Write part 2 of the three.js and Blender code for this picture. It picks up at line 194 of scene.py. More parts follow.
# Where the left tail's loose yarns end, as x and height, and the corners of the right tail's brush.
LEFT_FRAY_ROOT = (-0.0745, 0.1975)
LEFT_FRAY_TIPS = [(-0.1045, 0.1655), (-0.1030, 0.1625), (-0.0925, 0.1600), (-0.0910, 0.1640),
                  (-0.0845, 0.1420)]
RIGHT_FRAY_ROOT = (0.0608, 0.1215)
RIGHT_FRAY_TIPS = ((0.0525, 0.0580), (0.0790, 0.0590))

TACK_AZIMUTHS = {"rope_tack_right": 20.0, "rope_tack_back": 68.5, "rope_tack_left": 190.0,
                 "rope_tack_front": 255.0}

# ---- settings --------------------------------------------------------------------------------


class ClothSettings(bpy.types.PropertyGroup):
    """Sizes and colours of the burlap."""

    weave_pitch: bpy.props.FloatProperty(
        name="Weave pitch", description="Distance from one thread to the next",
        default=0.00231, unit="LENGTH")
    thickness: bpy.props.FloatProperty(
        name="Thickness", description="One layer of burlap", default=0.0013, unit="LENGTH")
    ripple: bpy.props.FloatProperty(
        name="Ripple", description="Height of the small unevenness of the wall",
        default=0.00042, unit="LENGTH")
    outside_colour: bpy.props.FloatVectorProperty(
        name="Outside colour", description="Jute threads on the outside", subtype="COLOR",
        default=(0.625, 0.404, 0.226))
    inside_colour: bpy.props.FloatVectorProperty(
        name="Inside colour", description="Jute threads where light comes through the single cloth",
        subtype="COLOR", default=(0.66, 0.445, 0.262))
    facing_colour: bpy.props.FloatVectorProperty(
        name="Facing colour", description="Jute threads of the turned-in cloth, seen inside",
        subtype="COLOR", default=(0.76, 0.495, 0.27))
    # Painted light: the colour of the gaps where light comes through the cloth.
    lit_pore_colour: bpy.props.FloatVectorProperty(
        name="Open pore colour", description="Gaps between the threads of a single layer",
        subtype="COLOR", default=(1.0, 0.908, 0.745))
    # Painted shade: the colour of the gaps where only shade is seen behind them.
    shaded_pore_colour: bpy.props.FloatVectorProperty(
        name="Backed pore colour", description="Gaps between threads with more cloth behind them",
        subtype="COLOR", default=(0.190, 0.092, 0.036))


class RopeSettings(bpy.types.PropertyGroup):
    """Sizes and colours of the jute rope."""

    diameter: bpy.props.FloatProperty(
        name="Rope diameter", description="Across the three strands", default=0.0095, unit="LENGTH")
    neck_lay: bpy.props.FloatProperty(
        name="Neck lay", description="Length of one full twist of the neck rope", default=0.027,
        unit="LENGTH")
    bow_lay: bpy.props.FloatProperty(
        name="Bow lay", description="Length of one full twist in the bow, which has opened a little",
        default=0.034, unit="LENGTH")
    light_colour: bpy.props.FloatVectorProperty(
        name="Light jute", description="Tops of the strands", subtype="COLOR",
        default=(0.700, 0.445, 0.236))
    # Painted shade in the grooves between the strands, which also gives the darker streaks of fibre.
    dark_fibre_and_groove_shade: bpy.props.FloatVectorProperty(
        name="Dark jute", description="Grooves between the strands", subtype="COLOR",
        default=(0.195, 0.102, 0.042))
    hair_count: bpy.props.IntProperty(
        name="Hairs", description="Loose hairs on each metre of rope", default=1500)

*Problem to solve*
Take the listing above and set it down exactly.

*Reply*
Write part 2 of the three.js and Blender code for this picture. It picks up at line 194 of scene.py. More parts follow.
# Where the left tail's loose yarns end, as x and height, and the corners of the right tail's brush.
LEFT_FRAY_ROOT = (-0.0745, 0.1975)
LEFT_FRAY_TIPS = [(-0.1045, 0.1655), (-0.1030, 0.1625), (-0.0925, 0.1600), (-0.0910, 0.1640),
                  (-0.0845, 0.1420)]
RIGHT_FRAY_ROOT = (0.0608, 0.1215)
RIGHT_FRAY_TIPS = ((0.0525, 0.0580), (0.0790, 0.0590))

TACK_AZIMUTHS = {"rope_tack_right": 20.0, "rope_tack_back": 68.5, "rope_tack_left": 190.0,
                 "rope_tack_front": 255.0}

# ---- settings --------------------------------------------------------------------------------


class ClothSettings(bpy.types.PropertyGroup):
    """Sizes and colours of the burlap."""

    weave_pitch: bpy.props.FloatProperty(
        name="Weave pitch", description="Distance from one thread to the next",
        default=0.00231, unit="LENGTH")
    thickness: bpy.props.FloatProperty(
        name="Thickness", description="One layer of burlap", default=0.0013, unit="LENGTH")
    ripple: bpy.props.FloatProperty(
        name="Ripple", description="Height of the small unevenness of the wall",
        default=0.00042, unit="LENGTH")
    outside_colour: bpy.props.FloatVectorProperty(
        name="Outside colour", description="Jute threads on the outside", subtype="COLOR",
        default=(0.625, 0.404, 0.226))
    inside_colour: bpy.props.FloatVectorProperty(
        name="Inside colour", description="Jute threads where light comes through the single cloth",
        subtype="COLOR", default=(0.66, 0.445, 0.262))
    facing_colour: bpy.props.FloatVectorProperty(
        name="Facing colour", description="Jute threads of the turned-in cloth, seen inside",
        subtype="COLOR", default=(0.76, 0.495, 0.27))
    # Painted light: the colour of the gaps where light comes through the cloth.
    lit_pore_colour: bpy.props.FloatVectorProperty(
        name="Open pore colour", description="Gaps between the threads of a single layer",
        subtype="COLOR", default=(1.0, 0.908, 0.745))
    # Painted shade: the colour of the gaps where only shade is seen behind them.
    shaded_pore_colour: bpy.props.FloatVectorProperty(
        name="Backed pore colour", description="Gaps between threads with more cloth behind them",
        subtype="COLOR", default=(0.190, 0.092, 0.036))


class RopeSettings(bpy.types.PropertyGroup):
    """Sizes and colours of the jute rope."""

    diameter: bpy.props.FloatProperty(
        name="Rope diameter", description="Across the three strands", default=0.0095, unit="LENGTH")
    neck_lay: bpy.props.FloatProperty(
        name="Neck lay", description="Length of one full twist of the neck rope", default=0.027,
        unit="LENGTH")
    bow_lay: bpy.props.FloatProperty(
        name="Bow lay", description="Length of one full twist in the bow, which has opened a little",
        default=0.034, unit="LENGTH")
    light_colour: bpy.props.FloatVectorProperty(
        name="Light jute", description="Tops of the strands", subtype="COLOR",
        default=(0.700, 0.445, 0.236))
    # Painted shade in the grooves between the strands, which also gives the darker streaks of fibre.
    dark_fibre_and_groove_shade: bpy.props.FloatVectorProperty(
        name="Dark jute", description="Grooves between the strands", subtype="COLOR",
        default=(0.195, 0.102, 0.042))
    hair_count: bpy.props.IntProperty(
        name="Hairs", description="Loose hairs on each metre of rope", default=1500)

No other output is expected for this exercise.